Sir Henry Jardine of Harwood WS FRSE (30 January 1766 – 11 August 1851) was a solicitor, antiquarian and a founder member of the Bannatyne Club in 1823, with his friend Sir Walter Scott.

==Life==

He was born in Edinburgh on 30 January 1766. He was the son of Reverend John Jardine (1716–1766), "second charge" minister of the Tron Kirk on the Royal Mile and Dean of the Chapel Royal, and Jean Drummond, daughter of George Drummond, the Lord Provost of Edinburgh. His father died when Henry was 4 months old but his grandfather George Drummond provided assistance.

He attended the High School in Edinburgh and then studied law at the University of Edinburgh. After graduation he was apprenticed to John Davidson WS based on Castlehill on the Royal Mile. He qualified as a Writer to the signet in 1790.

In 1790 he was winner of the Edinburgh Arrow as finest archer in the Royal Company of Archers.

He became a Writer to the Signet in 1790 and in 1793 began the important government role of Solicitor of Taxes, as a result of the patronage of Henry Dundas, 1st Viscount Melville. From 1820 until 1831 he was King's remembrancer in the exchequer during the reign of King George IV.

In 1814 he was elected a Fellow of the Royal Society of Edinburgh. His proposers were George Steuart Mackenzie (his son-in-law), Henry Mackenzie, and Thomas Charles Hope. In 1818 he was of those present with Sir Walter Scott at the rediscovery of the Honours of Scotland. In November 1819 he was present at the opening of the grave of Robert Bruce, inspection of the remains, and the re-interment in a new leaden coffin which was then filled completely with hot pitch to exclude air and preserve the bones.

During the 1820s one of his apprentices in his rooms at Parliament Square was William Forbes Skene. He was one of the Directors organising the construction of the National Monument of Scotland.
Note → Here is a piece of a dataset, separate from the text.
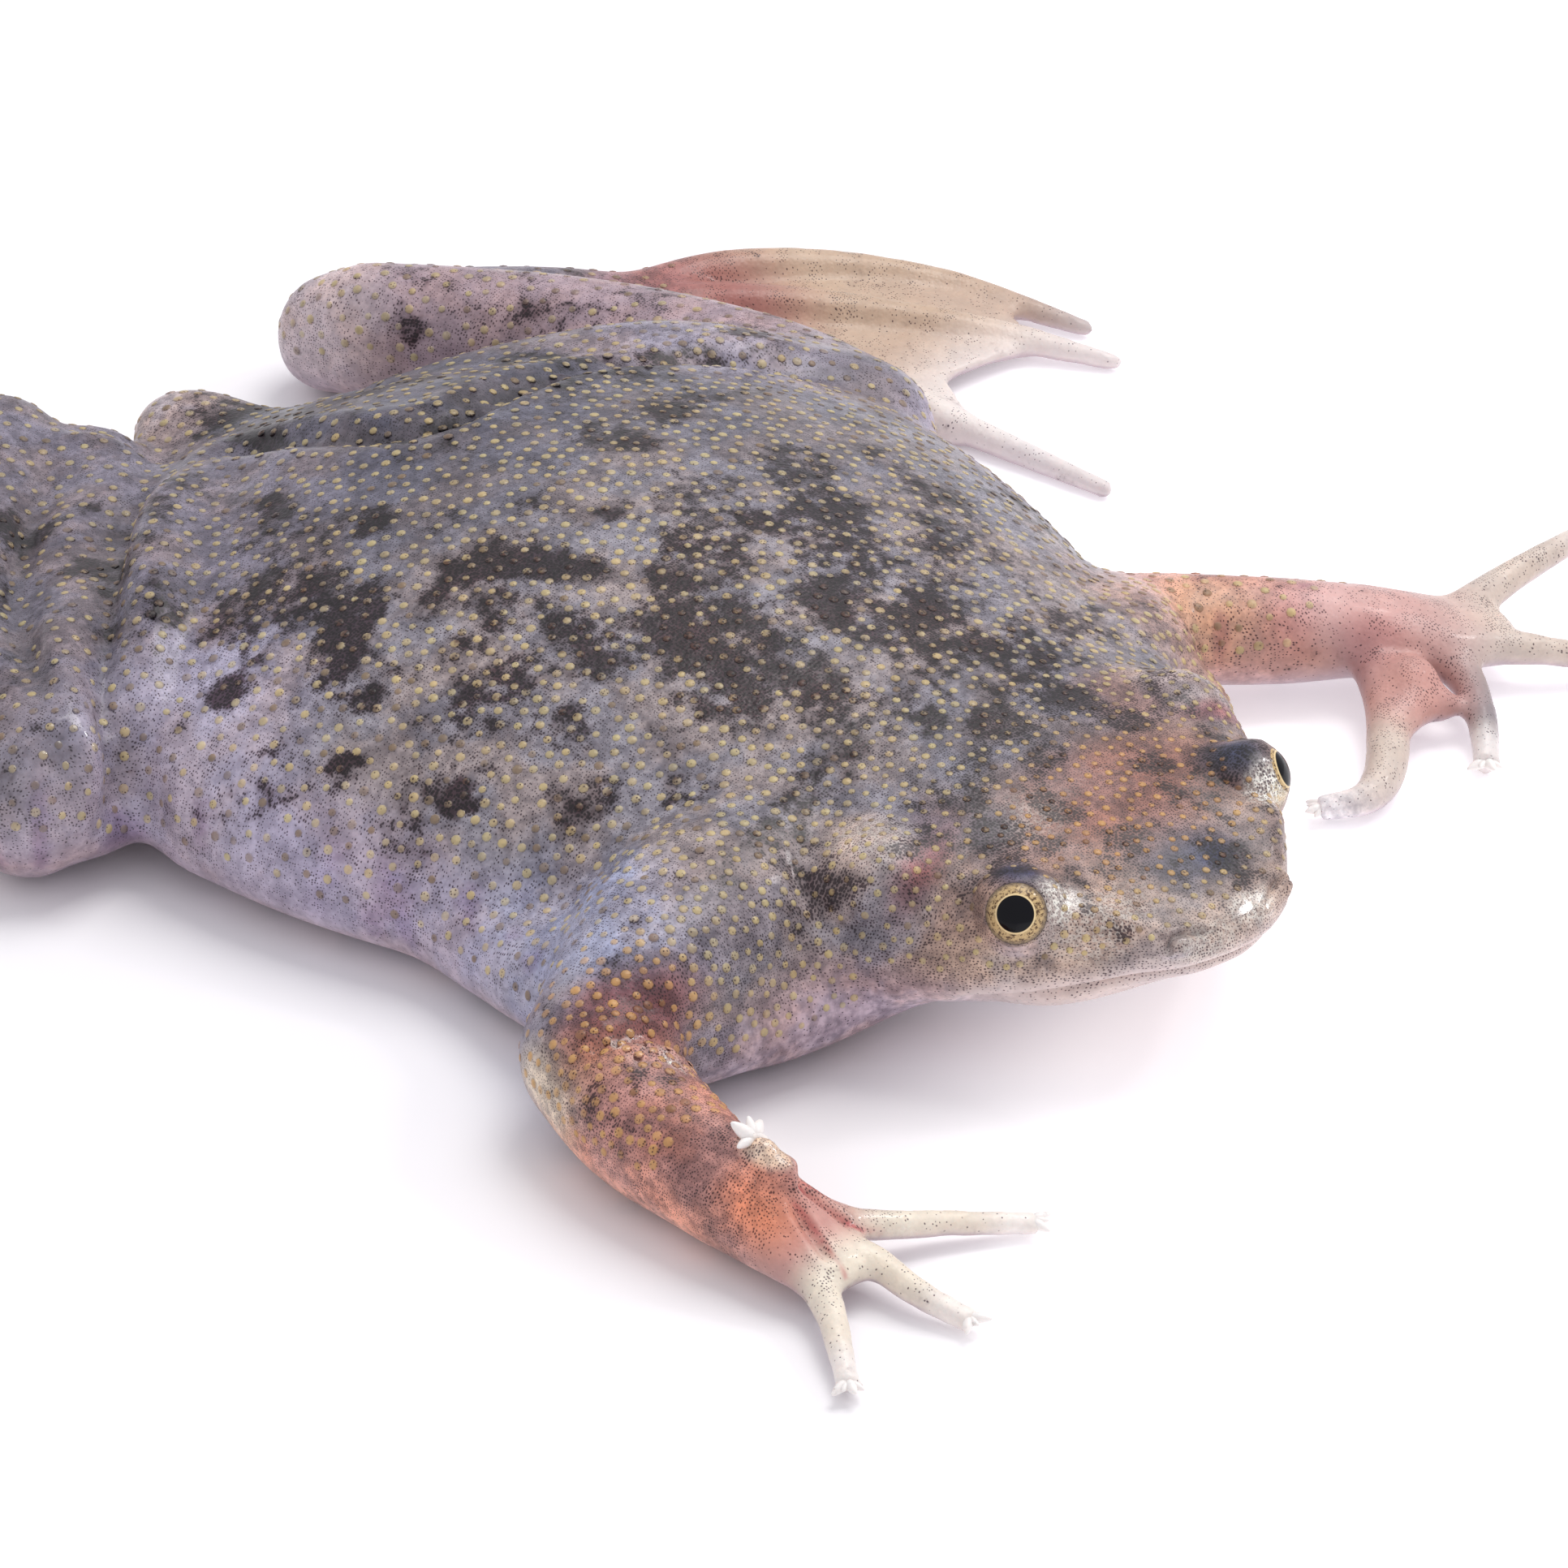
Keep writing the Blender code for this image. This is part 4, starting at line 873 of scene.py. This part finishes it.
def blotch_at(points, normals):
    """How dark the skin's patches are at each point, from 0 to 1."""
    cloud = field(points, 1.3, 1) + 0.6 * field(points, 0.6, 2) + 0.35 * field(points, 0.3, 5)
    wobble = np.stack([field(points, 0.9, 7), field(points, 0.9, 8), np.zeros(len(points))], 1) * 0.4
    moved = points + wobble * (0.4 + 0.6 * ramp(points[:, 1], -13, -11))[:, None]
    dark = np.zeros(len(points))
    for x, y, rx, ry, turn, strength in BLOTCHES:
        dark = np.maximum(dark, blob(moved, (x, y), (rx * 1.35, ry * 1.35), turn, 0.65) * strength)
    for centre, radii, turn, strength in HEAD_MARKS:
        dark = np.maximum(dark, blob(moved, centre, radii, turn, 0.7) * strength)
    wild = ramp(field(points, 2.6, 3) + 0.5 * field(points, 1.1, 4), 0.02, 0.55)
    where = 0.25 + ramp(points[:, 1], -1, 3) * 0.45 + ramp(points[:, 0], 2, 6) * 0.35
    where = where * (1 - 0.7 * blob(points, (-12.5, 5.6), (3.2, 3.0), 0, 0.4))
    calm = [blob(points, centre, radii, turn, 0.3) * share for centre, radii, turn, share in CALM]
    dark = np.maximum(dark, wild * np.clip(where * (1 - sum(calm)), 0, 0.7))
    dark = dark + 0.45 * cloud * (0.35 + dark)
    upper = ramp(normals[:, 2], -0.15, 0.35) * ramp(points[:, 2], 1.0, 2.4)
    for centre, radii in QUIET:
        upper *= 1 - blob(points, centre, radii, 0, 0.2)
    return np.clip(dark, 0, 1.2) * upper * (1 - lips_at(points, 0.5))


# %% The other masks
def speck_at(points, normals):
    """The share of pigment cells that are black, from 0 to 1."""
    x, y, z = points.T
    amount = 0.60 + 0.55 * ramp(-y, 9, 12) + 0.25 * field(points, 1.6, 6) * ramp(y, -13, -10)
    amount = amount + 0.3 * blob(points, (-14, -13.5, 2.5), (2.6, 4.2, 2.4), 0, 0.3)
    crowd = 0.78 * ramp(field(points, 0.55, 21), -0.12, 0.28) * ramp(normals[:, 2], 0.1, 0.7)
    for centre, radii in QUIET:
        mask = blob(points, centre, radii, 0, 0.2)
        amount = amount * (1 - mask) + (0.12 + crowd) * mask
    neck = ramp(-y, 8, 11) * (np.abs(x) < 10)
    low = ramp(z, 0.2, 1.6) * (1 - neck * (1 - ramp(z, 1.8, 3.4)))
    return np.clip(amount * (0.10 + 0.90 * ramp(normals[:, 2], -0.6, 0.1) * low), 0, 1.1)


# Silvery skin with painted wet glints: centre, radii, strength. The small spots on the right elbow and the
# snout tip are painted glints.
SILVER_AND_GLINTS = [((-3.55, -15.75, 4.8), (0.5, 0.55, 0.6), 0.85), ((3.7, -16, 5), (0.6, 0.45, 0.6), 1),
         ((0.5, -18.3, 4), (0.7, 0.35, 0.5), 0.6), ((-1.2, -18.5, 3.8), (1, 0.5, 0.6), 0.35),
         ((-3, -16.6, 4.3), (1.4, 0.8, 0.8), 0.35), ((-5.2, -11.3, 4.8), (0.8, 1.1, 1), 0.35),
         ((-1.9, -13.4, 6), (1, 0.8, 1), 0.25), ((-13.7, -11.1, 3.45), (0.13, 0.13, 0.3), 1),
         ((-13.2, -11.45, 3.4), (0.16, 0.14, 0.3), 1), ((-12.95, -12.3, 3.1), (0.28, 0.20, 0.3), 1),
         ((-12, -18.75, 1), (0.45, 0.14, 0.4), 0.8)]
# Wet places that glint: centre and radius.
WET = [((-13.3, -11.4, 3.4), 0.5), ((-12.4, -12.4, 2.6), 0.6), ((-12.3, -18.4, 1), 0.7),
       ((-1.9, -18.2, 3.7), 0.4), ((-14.9, 6.4, 4), 1.6), ((-15.4, 7.2, 3), 1.2),
       ((0.6, -18.4, 3.9), 0.5), ((-3.4, -15.8, 4.9), 0.5), ((3.9, -15.9, 4.9), 0.7),
       ((-13.7, -16.4, 2.8), 0.5), ((15.3, -9.3, 2.6), 0.5)]


def silver_and_glint_at(points):
    """How silvery the skin is, with its painted glints, from 0 to 1."""
    masks = [blob(points, centre, radii, 0, 0.6) * strength for centre, radii, strength in SILVER_AND_GLINTS]
    return np.maximum.reduce(masks)


def wet_at(points):
    """How much water stands on the skin, from 0 to 1."""
    return np.maximum.reduce([blob(points, centre, [size] * 3) for centre, size in WET])


def mottle_at(points):
    """How strong the clouds of the ground colour are, from 0 to 1."""
    amount = np.ones(len(points))
    for centre, radii in QUIET:
        amount = np.minimum(amount, 1 - 0.85 * blob(points, centre, radii, 0, 0.15))
    amount = amount * (1 - 0.8 * lips_at(points))
    amount = amount * (1 - 0.5 * blob(points, (9.0, 16.5), (4.0, 7.0), 28, 0.3))
    return amount * (1 - 0.45 * ramp(np.abs(points[:, 0]), 9, 12) * (np.abs(points[:, 1]) < 9))


def write_number(piece, name, values):
    """Stores a number for every vertex."""
    layer = piece.data.attributes.new(name=name, type="FLOAT", domain="POINT")
    layer.data.foreach_set("value", values.astype(np.float32).ravel())


def write_looks(piece, tone, blotch, speck, silver_and_glint, mottle, wet):
    """Stores the broad colour and the five masks for every vertex."""
    tone = tone.reshape(-1, 3)
    layer = piece.data.color_attributes.new(name="tone", type="FLOAT_COLOR", domain="POINT")
    layer.data.foreach_set("color", np.c_[tone, np.ones(len(tone))].astype(np.float32).ravel())
    masks = {"blotch": blotch, "speck": speck, "silver_and_glint": silver_and_glint, "mottle": mottle, "wet": wet}
    for name, values in masks.items():
        write_number(piece, name, values)


spots, ups = points_of(skin), normals_of(skin)
write_looks(skin, tone_at(spots, ups), blotch_at(spots, ups), speck_at(spots, ups), silver_and_glint_at(spots),
            mottle_at(spots), wet_at(spots))
print("zones:", len(ZONES), "blotches:", len(BLOTCHES))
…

He was also a Director of the Bank of Scotland and Manager of the Edinburgh Orphan Hospital and on the Committee for the Deaf and Dumb Institution.

He was knighted by King George IV in 1825.
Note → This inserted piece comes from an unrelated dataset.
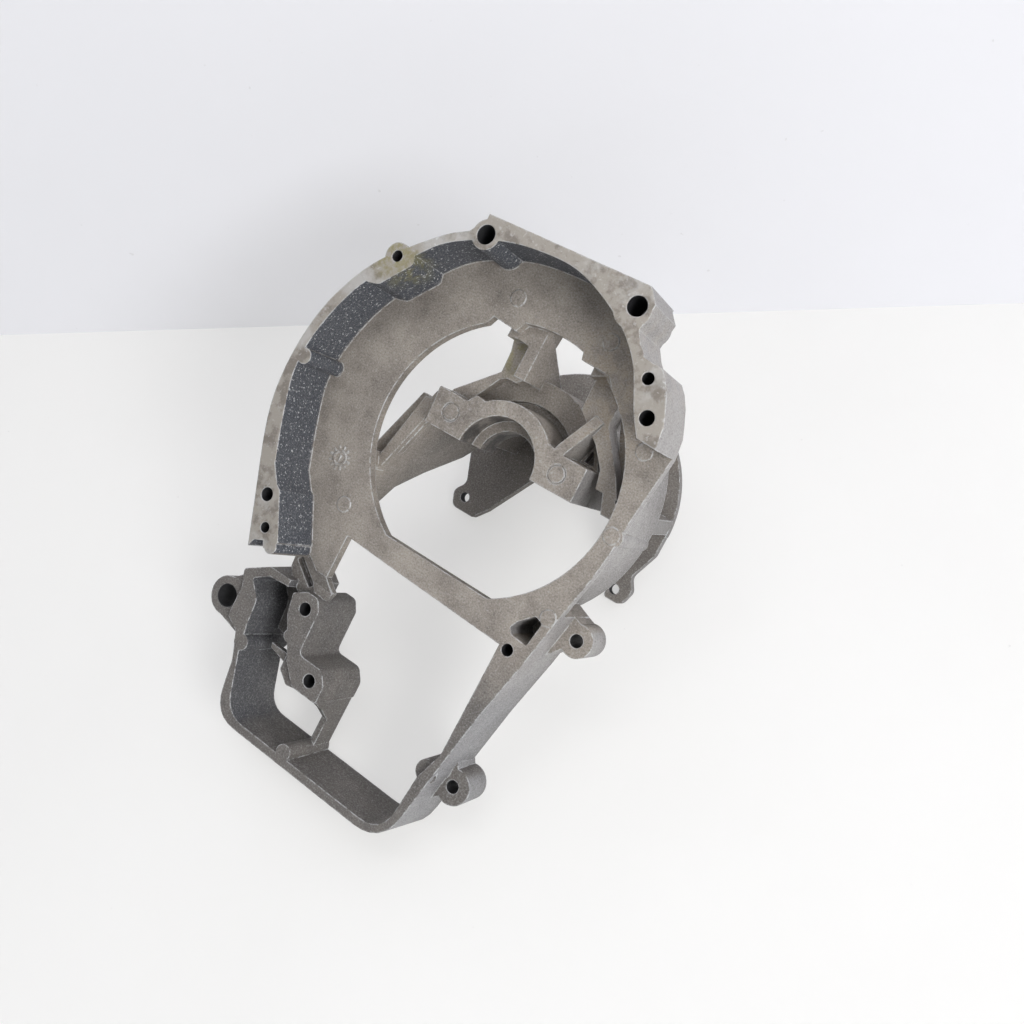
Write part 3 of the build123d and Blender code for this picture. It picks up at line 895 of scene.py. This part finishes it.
class Workshop:
    """Builds one material's node tree."""

    def __init__(self, name: str) -> None:
        """Starts an empty tree.

        Args:
            name: The material's name.
        """
        self.material = bpy.data.materials.new(name)
        self.material.use_nodes = True
        self.tree = self.material.node_tree
        self.tree.nodes.clear()

    def node(self, kind: str, settings: dict | None = None, inputs: dict | None = None,
             output: str | int = 0) -> Value:
        """Adds one node.

        Args:
            kind: The node's type.
            settings: Its properties, set first; "stops" fills a colour ramp.
            inputs: Values or links by socket name or number.
            output: The output socket wanted.

        Returns:
            The wrapped output.
        """
        made = self.tree.nodes.new(kind)
        for key, value in (settings or {}).items():
            if key == "stops":
                self._ramp(made, value)
            else:
                setattr(made, key, value)
        for key, value in (inputs or {}).items():
            socket = made.inputs[key]
            if isinstance(value, Value):
                self.tree.links.new(value.socket, socket)
            else:
                socket.default_value = value
        return Value(self, made.outputs[output])

    @staticmethod
    def _ramp(made: bpy.types.Node, stops: list[tuple[float, tuple]]) -> None:
        """Fills a colour ramp.

        Args:
            made: The ramp node.
            stops: Pairs of place and colour.
        """
        ramp = made.color_ramp
        while len(ramp.elements) < len(stops):
            ramp.elements.new(0.5)
        for element, (place, colour) in zip(ramp.elements, stops):
            element.position = place
            element.color = colour

    def blend(self, mask: Value | float, under: Value | Tone, over: Value | Tone) -> Value:
        """Mixes two colours.

        Args:
            mask: 0 gives the first colour and 1 the second.
            under: First colour.
            over: Second colour.

        Returns:
            The mixed colour.
        """
        first, second = (tone.rgba if isinstance(tone, Tone) else tone for tone in (under, over))
        return self.node("ShaderNodeMix", {"data_type": "RGBA"}, {0: mask, 6: first, 7: second}, 2)

    def noise(self, place: Value, scale: float, detail: float = 4.0, rough: float = 0.55) -> Value:
        """Noise in casting axes.

        Args:
            place: Coordinates in millimetres.
            scale: Cells per millimetre.
            detail: Octaves.
            rough: Weight of the finer octaves.

        Returns:
            Noise from 0 to 1.
        """
        return self.node("ShaderNodeTexNoise", {}, {"Vector": place, "Scale": scale, "Detail": detail,
                                                    "Roughness": rough})

    def dot(self, vector: Value, axis: Value | Triple) -> Value:
        """Length of a vector along an axis."""
        return self.node("ShaderNodeVectorMath", {"operation": "DOT_PRODUCT"}, {0: vector, 1: axis}, "Value")

    def finish(self, colour: Value, rough: Value | float, metal: Value | float,
               normal: Value | None = None) -> bpy.types.Material:
        """Closes the tree with one principled shader.

        Args:
            colour: Base colour.
            rough: Roughness.
            metal: Metallic.
            normal: Bumped normal.

        Returns:
            The material.
        """
        sockets = {"Base Color": colour, "Roughness": rough, "Metallic": metal}
        if normal:
            sockets["Normal"] = normal
        shader = self.node("ShaderNodeBsdfPrincipled", {}, sockets)
        self.surface(shader)
        return self.material

    def surface(self, shader: Value) -> None:
        """Links a shader to the material's surface."""
        out = self.tree.nodes.new("ShaderNodeOutputMaterial")
        self.tree.links.new(shader.socket, out.inputs["Surface"])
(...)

He retired in 1837 with a pension of £1,400 per annum, a considerable sum for the time. In 1838 he was Vice President of the Society of Antiquaries of Scotland and by this stage was also Brigadier General of the Royal Company of Archers.

He died on 11 August 1851 aged 85 at his home 123 Princes Street in Edinburgh.
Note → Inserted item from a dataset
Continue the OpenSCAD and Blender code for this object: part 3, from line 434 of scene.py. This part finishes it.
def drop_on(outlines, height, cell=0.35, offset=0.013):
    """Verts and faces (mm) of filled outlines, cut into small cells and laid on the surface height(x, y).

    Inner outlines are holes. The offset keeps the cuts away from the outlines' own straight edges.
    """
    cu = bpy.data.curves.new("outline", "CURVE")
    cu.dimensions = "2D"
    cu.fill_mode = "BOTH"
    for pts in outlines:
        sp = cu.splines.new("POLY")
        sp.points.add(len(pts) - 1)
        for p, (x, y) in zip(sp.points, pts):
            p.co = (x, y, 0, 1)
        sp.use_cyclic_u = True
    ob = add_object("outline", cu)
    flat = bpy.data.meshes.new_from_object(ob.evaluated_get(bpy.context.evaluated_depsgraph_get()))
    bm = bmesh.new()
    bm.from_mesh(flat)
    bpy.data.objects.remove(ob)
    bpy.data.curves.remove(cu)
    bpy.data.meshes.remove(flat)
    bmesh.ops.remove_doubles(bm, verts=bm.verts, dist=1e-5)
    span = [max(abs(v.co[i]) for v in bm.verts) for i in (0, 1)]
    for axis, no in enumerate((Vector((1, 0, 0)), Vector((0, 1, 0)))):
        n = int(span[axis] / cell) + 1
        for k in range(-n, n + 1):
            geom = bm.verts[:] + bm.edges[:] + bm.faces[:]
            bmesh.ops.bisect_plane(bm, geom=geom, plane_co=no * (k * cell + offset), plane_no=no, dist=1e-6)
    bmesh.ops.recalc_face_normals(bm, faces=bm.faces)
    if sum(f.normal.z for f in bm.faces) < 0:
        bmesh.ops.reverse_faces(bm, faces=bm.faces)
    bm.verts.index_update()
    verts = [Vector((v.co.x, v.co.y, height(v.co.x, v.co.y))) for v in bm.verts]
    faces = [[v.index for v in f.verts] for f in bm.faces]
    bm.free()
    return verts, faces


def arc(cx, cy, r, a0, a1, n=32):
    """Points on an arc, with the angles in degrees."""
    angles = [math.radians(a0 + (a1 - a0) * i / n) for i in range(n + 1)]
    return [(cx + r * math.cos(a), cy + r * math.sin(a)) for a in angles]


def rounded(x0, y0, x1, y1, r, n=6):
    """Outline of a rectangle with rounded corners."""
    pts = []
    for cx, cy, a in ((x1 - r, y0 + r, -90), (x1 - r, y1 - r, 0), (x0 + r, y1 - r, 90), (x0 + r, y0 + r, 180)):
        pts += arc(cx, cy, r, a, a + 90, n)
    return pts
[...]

He is buried in Canongate Churchyard alongside his grandfather, George Drummond, just west of the entrance gate.

A bursary was founded in his name at the University of Edinburgh by George Parker Bidder, whose education at the university had been assisted by Jardine.

==Freemasonry==
Jardine Affiliated to Lodge Holyrood House (St Luke's), No.44, on 21 February 1783. He had previously been Initiated into Scottish Freemasonry in Lodge Canongate Kilwinning, No.2.

==Family==
He married Catherine Skene (died 1838) in 1794. She was the sister of Andrew Skene and James Skene of Rubislaw. They had six daughters and four sons. His daughter Catherine Jardine (died 1857) married twice: firstly to Captain John Street of the Royal Artillery; secondly to Sir George Steuart Mackenzie. His youngest daughter Henrietta Jardine (1805–1862) married Dr. William Cullen (1798–1828), grandson of William Cullen the physician.

==Publications==

- Report Relative to the Tomb of King Robert the Bruce and the Cathedral Church of Dunfermline.